How to synthesize Acynonapyr?
Description
Nippon Soda announced Acynonapyr as a new acaricide 2017, developed under the code NA-89. It is effective against spider mites, such as Tetranychus urticae (two-spotted spider mite) and Panonychus ulmi (European red mite), in vegetables, tea, and citrus fruits. Recently, it has been reported that acynonapyr acts on glutamate receptors and disrupts neurotransmission.
Synthesis method
Method 1
The synthesis of acynonapyr starts with the construction of its azabicyclo[3.3.1]nonane core, which is achieved by the Robinson-Schoppf reaction of 1,3-acetone dicarboxylic acid (178), glutaraldehyde, and benzylamine. The resulting bridged bicyclic 179 is converted into 180 by ketone reduction and transforming the newly formed alcohol with 1-fluoro-2-propoxy-4-(trifluoromethyl)benzene.
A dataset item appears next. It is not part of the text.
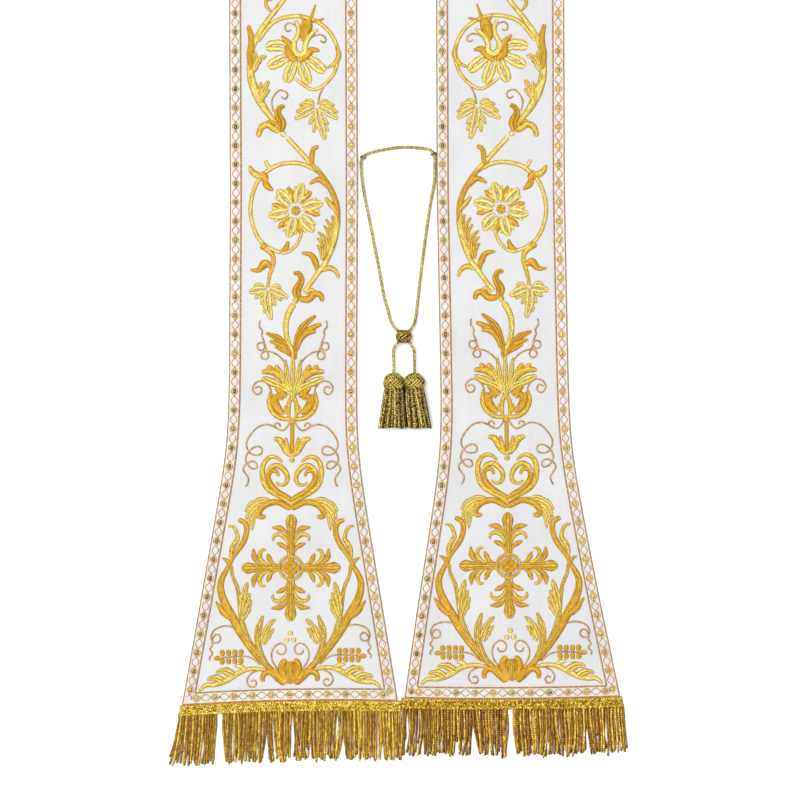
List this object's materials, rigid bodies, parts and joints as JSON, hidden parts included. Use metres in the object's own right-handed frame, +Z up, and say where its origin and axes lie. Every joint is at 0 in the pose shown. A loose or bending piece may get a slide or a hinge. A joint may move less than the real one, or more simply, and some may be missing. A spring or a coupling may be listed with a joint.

The reductive removal of the benzyl group and reaction with acrylonitrile leads to the intermediate 182. Under oxidative conditions, the ring nitrogen is oxygenated to 183, leading to the loss of propionitrile to the N-hydroxy derivative 184. Finally, the conversion of this hydroxy group with 2-chloro- 5-(trifluoromethyl)pyridine delivers acynonapyr[1].
Method 2
The synthetic route to acynonapyr via N-hydroxylation of an NH-free azabicycle is shown below. Bicyclic ketone 2 was obtained by the Mannich reaction using glutaraldehyde, 3-oxopentanedioic acid, and benzylamine, and the subsequent ketone reduction gave 3-endo-ol 3 stereoselectively. O-arylated azabicycle 5 was obtained by coupling 3 with fluorobenzene 4, and debenzylation of 5 gave NH-free azabicycle 6. Cyanoethylamine 7 was obtained by reacting 6 with acrylonitrile, and oxidation of 7 gave hydroxylamine 8. Finally, coupling of 8 with chloropyridine 9 provided Acynonapyr.
Method 3
Another synthetic route to acynonapyr via oxidation of azabicycle 10 is shown below. To a solution of 6, ·HCl salt (15.0 g, 39.6 mmol) in CH3CN (120 mL) was added chloropyridine 9 (21.50 g, 0.118 mol) and K2CO3 (21.9 g, 0.16 mol). The mixture was then heated under reflux and stirred overnight. After cooling, it was worked up as in procedure A. The residue was purified by silica gel chromatography (hexane/AcOEt, 98/2) to give azabicycle 10 (2.43 g, 13%): viscous oil.
To a solution of azabicycle, 10 (1.00 g, 2 mmol) in CH2Cl2 (10 mL) was added m-CPBA (ca.65% purity, 0.81 g, 3 mmol) at room temperature. The mixture was then stirred overnight and diluted with AcOEt. The organic phase was washed with saturated Na2S2O4 aq., NaHCO3 aq., and water and dried over MgSO4. The solvent was removed under reduced pressure, and the residue was purified by silica gel chromatography (hexane/AcOEt, 98/2 → 95/5) to give acynonapyr (0.37 g, 37%)[2].
References
[1] Stephane Jeanmart . “Synthetic approaches to the 2015–2018 new agrochemicals.” Bioorganic & Medicinal Chemistry 39 (2021): Article 116162.
[2] Hamamoto, Isami et al. “Discovery of a novel acaricide, acynonapyr.” Journal of Pesticide Science 33 1 (2023): 0.